**Stored records**.
* START *

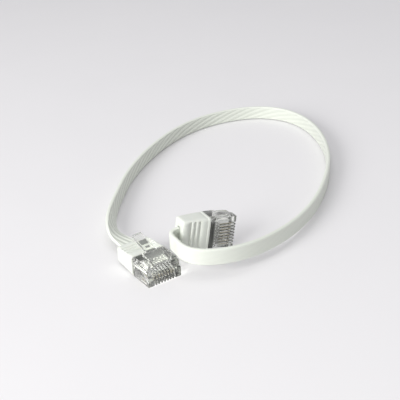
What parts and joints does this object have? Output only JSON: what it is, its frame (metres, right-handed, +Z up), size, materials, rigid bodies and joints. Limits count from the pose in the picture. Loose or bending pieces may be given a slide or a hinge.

* END *
* START *

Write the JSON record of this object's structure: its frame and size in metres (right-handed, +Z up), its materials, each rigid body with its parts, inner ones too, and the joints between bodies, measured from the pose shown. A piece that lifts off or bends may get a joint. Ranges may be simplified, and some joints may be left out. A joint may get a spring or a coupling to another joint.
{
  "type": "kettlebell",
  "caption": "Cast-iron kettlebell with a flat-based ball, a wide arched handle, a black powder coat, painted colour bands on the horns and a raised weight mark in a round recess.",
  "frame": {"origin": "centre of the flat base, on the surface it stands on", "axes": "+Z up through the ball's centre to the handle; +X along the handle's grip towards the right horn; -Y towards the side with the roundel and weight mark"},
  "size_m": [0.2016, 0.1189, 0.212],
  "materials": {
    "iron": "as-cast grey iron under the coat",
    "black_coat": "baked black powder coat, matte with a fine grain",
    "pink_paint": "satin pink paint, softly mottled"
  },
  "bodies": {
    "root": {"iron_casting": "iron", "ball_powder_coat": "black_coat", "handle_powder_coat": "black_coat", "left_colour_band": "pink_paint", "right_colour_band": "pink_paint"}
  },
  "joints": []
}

* END *
* START *

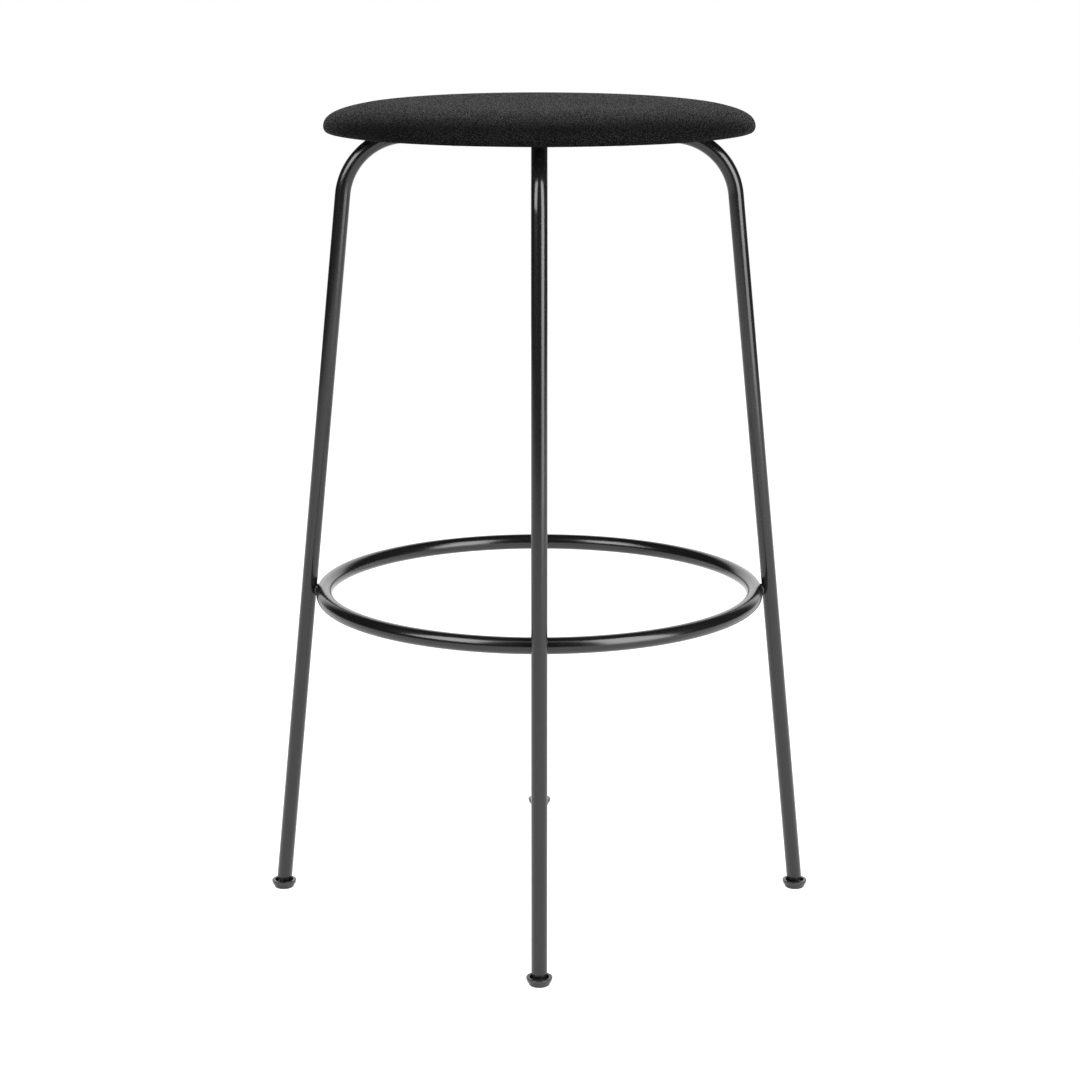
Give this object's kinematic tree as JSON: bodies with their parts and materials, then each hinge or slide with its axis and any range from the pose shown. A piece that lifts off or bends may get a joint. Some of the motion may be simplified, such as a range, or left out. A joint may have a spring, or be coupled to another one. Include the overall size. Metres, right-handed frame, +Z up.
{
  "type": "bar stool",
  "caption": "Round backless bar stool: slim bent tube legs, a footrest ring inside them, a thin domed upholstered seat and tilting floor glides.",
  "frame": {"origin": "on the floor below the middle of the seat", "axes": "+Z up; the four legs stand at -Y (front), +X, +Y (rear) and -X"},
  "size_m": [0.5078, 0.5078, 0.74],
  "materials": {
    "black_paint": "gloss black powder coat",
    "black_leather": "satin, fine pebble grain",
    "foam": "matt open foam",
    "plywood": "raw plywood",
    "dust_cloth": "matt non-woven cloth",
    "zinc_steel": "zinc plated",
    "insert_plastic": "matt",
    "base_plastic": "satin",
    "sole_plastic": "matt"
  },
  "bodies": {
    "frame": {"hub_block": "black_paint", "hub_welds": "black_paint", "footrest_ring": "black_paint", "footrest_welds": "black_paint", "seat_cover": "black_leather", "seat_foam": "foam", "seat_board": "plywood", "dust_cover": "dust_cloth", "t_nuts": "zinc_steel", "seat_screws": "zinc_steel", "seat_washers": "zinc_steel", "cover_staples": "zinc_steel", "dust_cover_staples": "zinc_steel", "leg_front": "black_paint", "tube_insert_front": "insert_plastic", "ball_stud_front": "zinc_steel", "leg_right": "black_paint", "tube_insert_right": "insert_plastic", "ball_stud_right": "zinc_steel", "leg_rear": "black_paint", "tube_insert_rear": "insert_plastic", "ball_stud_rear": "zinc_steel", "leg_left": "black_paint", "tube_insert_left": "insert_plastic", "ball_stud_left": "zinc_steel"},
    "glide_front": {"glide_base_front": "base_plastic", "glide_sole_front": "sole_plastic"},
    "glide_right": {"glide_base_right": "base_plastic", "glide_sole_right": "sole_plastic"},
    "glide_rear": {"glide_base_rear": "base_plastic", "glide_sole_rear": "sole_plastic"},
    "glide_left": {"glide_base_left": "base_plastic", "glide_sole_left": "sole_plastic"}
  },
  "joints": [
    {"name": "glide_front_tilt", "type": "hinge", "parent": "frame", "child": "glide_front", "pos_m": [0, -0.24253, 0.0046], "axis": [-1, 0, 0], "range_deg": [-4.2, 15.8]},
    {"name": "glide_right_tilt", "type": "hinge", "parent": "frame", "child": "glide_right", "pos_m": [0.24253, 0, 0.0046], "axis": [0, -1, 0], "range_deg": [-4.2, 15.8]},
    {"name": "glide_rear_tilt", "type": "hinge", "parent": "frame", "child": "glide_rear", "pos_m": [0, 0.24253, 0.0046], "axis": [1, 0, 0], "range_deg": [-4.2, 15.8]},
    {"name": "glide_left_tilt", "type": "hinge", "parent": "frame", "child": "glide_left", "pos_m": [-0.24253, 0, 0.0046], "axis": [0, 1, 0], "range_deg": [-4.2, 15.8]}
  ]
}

* END *

Copy each line that holds the word "object".

**The response**.
What parts and joints does this object have? Output only JSON: what it is, its frame (metres, right-handed, +Z up), size, materials, rigid bodies and joints. Limits count from the pose in the picture. Loose or bending pieces may be given a slide or a hinge.
Write the JSON record of this object's structure: its frame and size in metres (right-handed, +Z up), its materials, each rigid body with its parts, inner ones too, and the joints between bodies, measured from the pose shown. A piece that lifts off or bends may get a joint. Ranges may be simplified, and some joints may be left out. A joint may get a spring or a coupling to another joint.
Give this object's kinematic tree as JSON: bodies with their parts and materials, then each hinge or slide with its axis and any range from the pose shown. A piece that lifts off or bends may get a joint. Some of the motion may be simplified, such as a range, or left out. A joint may have a spring, or be coupled to another one. Include the overall size. Metres, right-handed frame, +Z up.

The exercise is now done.